Let me begin by saying that I have a special affinity for the classics. There are many writers of Sci-Fi and for that matter just about every genre imaginable out there today but I rank almost all of my favorites as coming from around the turn of the last century or earlier. Reading one of H.G. Wells' masterpieces as our first encounter for this adventure is one of the things that sold me on wanting to take this class. Even our blog title represents one of the many great incarnations of the legend. Mercury Theatre was the program on CBS radio in which Orson Welles and his actors performed a reading of The War of the Worlds setting off one of the greatest panics in American History as many listeners truly believed that aliens had landed and were wreaking havoc on the countryside. Any work that can have that sort of effect is by my standards the mark of a true genius.
The mastery of The War of the Worlds is well known. However to me the even greater story is that this was not his first great masterpiece. His legend began with our subject of discussion The Time Machine. Wells was one of the first people to publish anything having to do with traveling through time. While that is honorable it is not really all that special. The real importance of this story is not that it was the first of its type, but that it is still one of the leading themes in our times. Countless books, television shows, and movies have all centered around the concept of traveling through time. Focusing not on some alien invaders acting as the catalyst for change, instead the time traveling narrative is centered right here on earth and what humanity does to make things better or worse. In The Time Machine the dichotomy established in the future between the Eloi and the Morlocks in the future world that the Time Traveler arrives in is in many ways a comment on society around the turn of the twentieth century. At the time there was a divide between the haves and the have nots. Those who had everything enjoyed themselves carelessly during the day but always feared that one day those less fortunate than them would rise up against them.

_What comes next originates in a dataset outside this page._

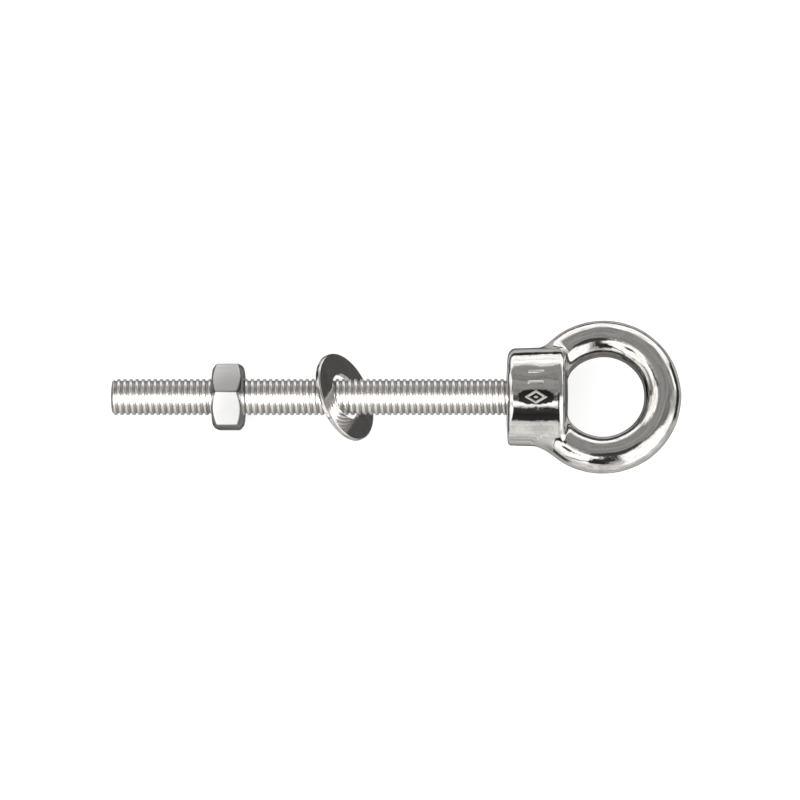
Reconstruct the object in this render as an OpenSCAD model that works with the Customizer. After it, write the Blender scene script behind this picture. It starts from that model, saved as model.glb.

This thought brings me to the film Metropolis in which the dichotomy is strikingly similar. On the surface of the earth the wealthy live in peace and comfort provided by the hard worker living underground. Just as the Eloi fear the Morlocks so too do the men like Frederson fear his workers. Frederson believes that if necessary he can employ his, for lack of a better word, brute squad he can suppress any sort of worker's rebellion. Clearly this does not happen but their is an implication that those are the methods he would have used if the Machine-Man had not been created.
The whole idea of the better-off in some way controlling the worse-off is exactly what Lasswell discussed in "The Garrison State" written in 1941. The sheer irony of the similarities in a German film said to be one of Hitler's favorites and an American scholar just before America joined the war is enough to suggest that indeed this military state is where the world appeared to be heading in the first half of the twentieth century. Of course many would argue that pattern is continuing.
In closing, the works we have begun with I believe serve as almost a teaser for the class. We have begun by taking on one of the longest lasting themes in Sci-Fi, that of time travel and more importantly, the impacts our actions have on the future, and yet our future has yet to be determined as we prepare to go where only a few have ventured before. The great adventure that is Social/Science/Fiction.